/---
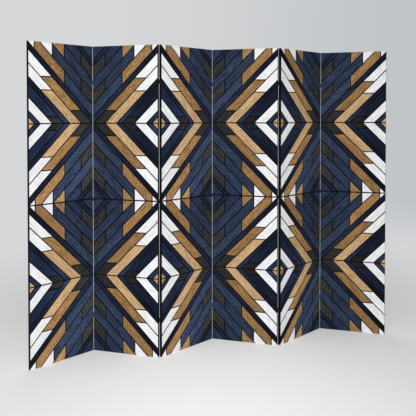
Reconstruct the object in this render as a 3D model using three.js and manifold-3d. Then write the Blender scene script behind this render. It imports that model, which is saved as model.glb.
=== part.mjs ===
// A folding screen of six printed canvas panels. Each panel is a wooden frame of two stiles and two rails
// inside a cloth cover, and three small butt hinges join it to the next panel. The hinges sit in front on the
// seams that point away from the viewer and behind on the seams that point towards the viewer, so the panels
// fold in a zigzag.
//
// Millimetres. +Z is up, -Y is the front, and the screen stands on z = 0. The origin is under the centre of
// the box that the zigzag fills, on the middle seam.

import * as THREE from 'three';
import { mergeVertices } from 'three/addons/utils/BufferGeometryUtils.js';
import Module from 'manifold-3d';

const wasm = await Module();
wasm.setup();

// ---- Driving dimensions ----

const PANEL_COUNT = 6;
const PANEL_WIDTH = 384; // one panel, across its cover
const PANEL_HEIGHT = 1700;
const PANEL_DEPTH = 18; // front of the print to the back of the cover
const REST_TURN = 30; // degrees each panel is turned from the line of the flat screen

const CLOTH_THICKNESS = 0.6;
const CLOTH_CLEARANCE = 0.3; // between the cloth and the bars
const STILE_WIDTH = 38;
const RAIL_WIDTH = 42;
const BAR_CLEARANCE = 0.3; // between a rail's end and the stile that it butts on

const SEAM_GAP = 2; // between the side edges of two panels that lie in one line
const HINGE_COUNT = 3; // on each seam
const HINGE_INSET = 200; // from the top or the bottom of a panel to its outer hinges' centres
const HINGE_HEIGHT = 25;
const MIDDLE_KNUCKLE_HEIGHT = 11;
const KNUCKLE_RADIUS = 2.4;
const PIN_RADIUS = 1.1;
const PIN_PROUD = 0.5; // how far the pin's axis stands in front of the panel's face
const RUNNING_CLEARANCE = 0.3; // round the pin, between knuckles, and round a knuckle in its nick
const LEAF_THICKNESS = 0.6;
const LEAF_REACH = 14.5; // how far a leaf goes back along the panel's side edge
const LEAF_CLEARANCE = 0.2; // between a leaf and the side edge that it lies on
const SCREW_HOLE_RADIUS = 1.4;
const SCREW_COUNT = 2; // in each leaf

const ROUND_SIDES = 12; // facets of a knuckle
const HOLE_SIDES = 8; // facets of a pin and a screw hole

// ---- Derived dimensions ----

const HALF_GAP = SEAM_GAP / 2;
const FRAME_INSET = CLOTH_THICKNESS + CLOTH_CLEARANCE; // from the cover's face to the bars
const BAR_DEPTH = PANEL_DEPTH - 2 * FRAME_INSET;
const RAIL_LENGTH = PANEL_WIDTH - 2 * (FRAME_INSET + STILE_WIDTH + BAR_CLEARANCE);
const NICK_RADIUS = KNUCKLE_RADIUS + RUNNING_CLEARANCE;
const NICK_HEIGHT = HINGE_HEIGHT + 2 * RUNNING_CLEARANCE;
const BORE_RADIUS = PIN_RADIUS + RUNNING_CLEARANCE;
const CUT_MARGIN = 1; // how far a cutting solid runs past what it cuts
const turn = THREE.MathUtils.degToRad(REST_TURN);

// ---- Finishes ----

const stainedWood = new THREE.MeshStandardMaterial({ color: '#2a2622', roughness: 0.7, metalness: 0 });
const canvas = new THREE.MeshStandardMaterial({ color: '#2b3a55', roughness: 0.85, metalness: 0 });
const navySteel = new THREE.MeshStandardMaterial({ color: '#333e54', roughness: 0.45, metalness: 0.2 });
const blackSteel = new THREE.MeshStandardMaterial({ color: '#1b1b1d', roughness: 0.45, metalness: 0.2 });

// ---- Solids ----

// A closed geometry as a solid that can be joined and cut.
function solid(geometry) {
  const points = geometry.clone();
  points.deleteAttribute('normal');
  points.deleteAttribute('uv');
  const merged = mergeVertices(points, 1e-4);
  return new wasm.Manifold(new wasm.Mesh({
    numProp: 3,
    vertProperties: new Float32Array(merged.attributes.position.array),
    triVerts: new Uint32Array(merged.index.array),
  }));
}

// A solid as a geometry again.
function geometryOf(body) {
  const mesh = body.getMesh();
  const geometry = new THREE.BufferGeometry();
  geometry.setAttribute('position', new THREE.BufferAttribute(new Float32Array(mesh.vertProperties), 3));
  geometry.setIndex(new THREE.BufferAttribute(new Uint32Array(mesh.triVerts), 1));
  geometry.computeVertexNormals();
  return geometry;
}

// A box between two corners.
function block([x0, y0, z0], [x1, y1, z1]) {
  const box = new THREE.BoxGeometry(x1 - x0, y1 - y0, z1 - z0);
  return solid(box.translate((x0 + x1) / 2, (y0 + y1) / 2, (z0 + z1) / 2));
}

// An upright round bar on the z axis, whose facets touch the radius from outside when it is a hole.
function upright(radius, sides, low, high, hole = false) {
  const reach = hole ? radius / Math.cos(Math.PI / sides) : radius;
  const bar = new THREE.CylinderGeometry(reach, reach, high - low, sides).rotateX(Math.PI / 2);
  return solid(bar.translate(0, 0, (low + high) / 2));
}

// ---- Panel: x runs from its left edge to its right edge, y from its front face to its back face ----

// The heights of the hinges' centres, from the top down.
const hingeHeights = Array.from({ length: HINGE_COUNT }, (_, i) => {
  const span = PANEL_HEIGHT - 2 * HINGE_INSET;
  return PANEL_HEIGHT - HINGE_INSET - span * i / Math.max(HINGE_COUNT - 1, 1);
});

// The seam to the right of panel number i has its hinges in front when i is even, counted from 0.
const hingesInFront = (seam) => seam % 2 === 0;

// The place of a seam's pin in the frame of the panel to its left or its right.
function pinPlace(seam, side) {
  const x = side === 'right' ? PANEL_WIDTH + HALF_GAP : -HALF_GAP;
  return [x, hingesInFront(seam) ? -PIN_PROUD : PANEL_DEPTH + PIN_PROUD];
}

// The nicks that the knuckles of a panel's two seams need in its corners.
function nicks(index) {
  const cuts = [];
  for (const [seam, side] of [[index - 1, 'left'], [index, 'right']]) {
    if (seam < 0 || seam >= PANEL_COUNT - 1) continue;
    const [x, y] = pinPlace(seam, side);
    for (const height of hingeHeights) {
      const low = [x - NICK_RADIUS, y - NICK_RADIUS, height - NICK_HEIGHT / 2];
      const high = [x + NICK_RADIUS, y + NICK_RADIUS, height + NICK_HEIGHT / 2];
      cuts.push(block(low, high));
    }
  }
  return cuts;
}

const cutBy = (body, cuts) => cuts.reduce((left, cut) => left.subtract(cut), body);

// The cloth goes once round the frame, as a sleeve that is open above and below.
function coverSolid(index) {
  const outside = block([0, 0, 0], [PANEL_WIDTH, PANEL_DEPTH, PANEL_HEIGHT]);
  const inside = block(
    [CLOTH_THICKNESS, CLOTH_THICKNESS, -CUT_MARGIN],
    [PANEL_WIDTH - CLOTH_THICKNESS, PANEL_DEPTH - CLOTH_THICKNESS, PANEL_HEIGHT + CUT_MARGIN],
  );
  return cutBy(outside.subtract(inside), nicks(index));
}

function stileSolid(index, side) {
  const x = side === 'left' ? FRAME_INSET : PANEL_WIDTH - FRAME_INSET - STILE_WIDTH;
  const bar = block([x, FRAME_INSET, 0], [x + STILE_WIDTH, FRAME_INSET + BAR_DEPTH, PANEL_HEIGHT]);
  return cutBy(bar, nicks(index));
}

function railSolid(end) {
  const x = (PANEL_WIDTH - RAIL_LENGTH) / 2;
  const z = end === 'top' ? PANEL_HEIGHT - RAIL_WIDTH : 0;
  return block([x, FRAME_INSET, z], [x + RAIL_LENGTH, FRAME_INSET + BAR_DEPTH, z + RAIL_WIDTH]);
}

// ---- Hinge: the pin's axis is the z axis, and the leaf goes back along +y on the side of +x ----

const middleLow = -MIDDLE_KNUCKLE_HEIGHT / 2;
const middleHigh = MIDDLE_KNUCKLE_HEIGHT / 2;
const leafLow = -HINGE_HEIGHT / 2;
const leafHigh = HINGE_HEIGHT / 2;
const leafFar = HALF_GAP - LEAF_CLEARANCE; // the leaf's face towards the panel, from the pin's axis
const leafNear = leafFar - LEAF_THICKNESS;
const leafStart = KNUCKLE_RADIUS + RUNNING_CLEARANCE; // behind the other leaf's knuckle

// The flat plate with its screw holes. Its tongues reach the knuckles between the given heights.
function plate(tongues) {
  let body = block([leafNear, leafStart, leafLow], [leafFar, LEAF_REACH, leafHigh]);
  for (const [low, high] of tongues) {
    body = body.add(block([leafNear, 0, low], [leafFar, leafStart + CUT_MARGIN, high]));
  }
  const y = (leafStart + LEAF_REACH) / 2;
  for (let i = 0; i < SCREW_COUNT; i += 1) {
    const z = leafLow + HINGE_HEIGHT * (i + 0.5) / SCREW_COUNT;
    const radius = SCREW_HOLE_RADIUS;
    const drill = new THREE.CylinderGeometry(radius, radius, 2 * SEAM_GAP, HOLE_SIDES);
    body = body.subtract(solid(drill.rotateZ(Math.PI / 2).translate(0, y, z)));
  }
  return body;
}

// The leaf that holds the pin: an outer knuckle above and below, and the pin between them.
function pinLeaf() {
  const outer = [[leafLow, middleLow - RUNNING_CLEARANCE], [middleHigh + RUNNING_CLEARANCE, leafHigh]];
  let body = plate(outer);
  for (const [low, high] of outer) body = body.add(upright(KNUCKLE_RADIUS, ROUND_SIDES, low, high));
  return body.add(upright(PIN_RADIUS, HOLE_SIDES, leafLow + CUT_MARGIN, leafHigh - CUT_MARGIN));
}

// The leaf that turns on the pin: one knuckle in the middle, with its bore.
function sleeveLeaf() {
  const knuckle = upright(KNUCKLE_RADIUS, ROUND_SIDES, middleLow, middleHigh);
  const bore = upright(BORE_RADIUS, ROUND_SIDES, middleLow - CUT_MARGIN, middleHigh + CUT_MARGIN, true);
  return plate([[middleLow, middleHigh]]).add(knuckle).subtract(bore);
}

// ---- Assembly ----

const screen = new THREE.Group();

function addMesh(group, name, body, material) {
  const mesh = new THREE.Mesh(geometryOf(body), material);
  mesh.name = name;
  group.add(mesh);
  return mesh;
}

// Each panel is turned about the pin that joins it to the panel on its left, and so the chain is followed
// from the first panel on. A point of panel i, in that panel's own frame, goes through placements[i].
function placementsOfPanels() {
  const places = [];
  for (let i = 0; i < PANEL_COUNT; i += 1) {
    const angle = i % 2 === 0 ? turn : -turn;
    const rotation = new THREE.Matrix4().makeRotationZ(angle);
    const pin = new THREE.Vector3();
    const own = new THREE.Vector3();
    if (i > 0) {
      pin.set(...pinPlace(i - 1, 'right'), 0).applyMatrix4(places[i - 1]);
      own.set(...pinPlace(i - 1, 'left'), 0);
    }
    const shift = pin.sub(own.applyMatrix4(rotation));
    places.push(new THREE.Matrix4().makeTranslation(shift.x, shift.y, 0).multiply(rotation));
  }
  return places;
}

const placements = placementsOfPanels();

// The box that the zigzag fills, seen from above, puts the origin under its centre.
function centreOfZigzag() {
  const box = new THREE.Box2();
  for (const place of placements) {
    for (const x of [0, PANEL_WIDTH]) {
      for (const y of [0, PANEL_DEPTH]) {
        const corner = new THREE.Vector3(x, y, 0).applyMatrix4(place);
        box.expandByPoint(new THREE.Vector2(corner.x, corner.y));
      }
    }
  }
  return box.getCenter(new THREE.Vector2());
}

const centre = centreOfZigzag();
screen.position.set(-centre.x, -centre.y, 0);

// A hinge leaf is turned half round for a seam whose hinges are behind, and mirrored for the panel on the
// seam's left.
function leafInPanel(body, seam, side, height) {
  const [x, y] = pinPlace(seam, side);
  const across = side === 'left' ? 1 : -1;
  const back = hingesInFront(seam) ? 1 : -1;
  return body.scale([across, back, 1]).translate([x, y, height]);
}

// The hinges in front are lacquered in the navy of the print, and those behind in black.
const lacquer = (seam) => (hingesInFront(seam) ? navySteel : blackSteel);
const hingeNames = ['top', 'middle', 'bottom'];
const hingeName = (row) => (HINGE_COUNT === hingeNames.length ? hingeNames[row] : `row_${row + 1}`);

for (let i = 0; i < PANEL_COUNT; i += 1) {
  const panel = new THREE.Group();
  panel.applyMatrix4(placements[i]);
  screen.add(panel);
  const name = `panel_${i + 1}`;
  for (const side of ['left', 'right']) {
    addMesh(panel, `${name}_${side}_stile`, stileSolid(i, side), stainedWood);
  }
  for (const end of ['top', 'bottom']) addMesh(panel, `${name}_${end}_rail`, railSolid(end), stainedWood);
  addMesh(panel, `${name}_canvas_cover`, coverSolid(i), canvas);
  hingeHeights.forEach((height, row) => {
    if (i < PANEL_COUNT - 1) {
      const leaf = leafInPanel(pinLeaf(), i, 'right', height);
      addMesh(panel, `seam_${i + 1}_${hingeName(row)}_pin_leaf`, leaf, lacquer(i));
    }
    if (i > 0) {
      const leaf = leafInPanel(sleeveLeaf(), i - 1, 'left', height);
      addMesh(panel, `seam_${i}_${hingeName(row)}_sleeve_leaf`, leaf, lacquer(i - 1));
    }
  });
}

export default screen;
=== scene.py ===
# %% [markdown]
# # A folding screen of six printed canvas panels
#
# The real screen is six flat panels, hinged edge to edge and standing in a zigzag. Each is a thin wooden
# frame in a cloth cover, printed with planks of wood in nested diamonds and black at its side edges. This
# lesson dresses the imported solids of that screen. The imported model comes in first, because every piece made
# here has to sit where its solid sits and move with the same body.

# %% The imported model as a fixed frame
import math
from functools import partial

import bmesh
import bpy
from mathutils import Matrix, Vector


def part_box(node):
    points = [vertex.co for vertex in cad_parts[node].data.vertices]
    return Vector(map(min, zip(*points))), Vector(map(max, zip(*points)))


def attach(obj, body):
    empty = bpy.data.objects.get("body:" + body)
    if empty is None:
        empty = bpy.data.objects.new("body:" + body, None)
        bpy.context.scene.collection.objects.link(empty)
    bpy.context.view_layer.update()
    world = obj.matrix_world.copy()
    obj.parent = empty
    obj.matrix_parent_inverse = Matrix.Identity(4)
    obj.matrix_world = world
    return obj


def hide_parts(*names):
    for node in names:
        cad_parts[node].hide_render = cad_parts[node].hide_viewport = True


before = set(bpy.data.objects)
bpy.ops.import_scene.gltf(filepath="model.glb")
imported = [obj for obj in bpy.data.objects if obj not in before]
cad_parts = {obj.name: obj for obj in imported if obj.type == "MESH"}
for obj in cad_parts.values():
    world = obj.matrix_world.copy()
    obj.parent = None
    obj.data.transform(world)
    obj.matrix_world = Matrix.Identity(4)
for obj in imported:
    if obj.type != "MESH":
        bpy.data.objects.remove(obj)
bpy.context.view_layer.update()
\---
#### [Your instructions]
Taking the lines above, repeat exactly those from the line that contains "lacquer(i - 1));" through the line that contains "zip(*points))), Vector(map(max, zip(*points)))", and both of those lines as well. Include nothing else.

#### [Task answer]
      addMesh(panel, `seam_${i}_${hingeName(row)}_sleeve_leaf`, leaf, lacquer(i - 1));
    }
  });
}

export default screen;
=== scene.py ===
# %% [markdown]
# # A folding screen of six printed canvas panels
#
# The real screen is six flat panels, hinged edge to edge and standing in a zigzag. Each is a thin wooden
# frame in a cloth cover, printed with planks of wood in nested diamonds and black at its side edges. This
# lesson dresses the imported solids of that screen. The imported model comes in first, because every piece made
# here has to sit where its solid sits and move with the same body.

# %% The imported model as a fixed frame
import math
from functools import partial

import bmesh
import bpy
from mathutils import Matrix, Vector


def part_box(node):
    points = [vertex.co for vertex in cad_parts[node].data.vertices]
    return Vector(map(min, zip(*points))), Vector(map(max, zip(*points)))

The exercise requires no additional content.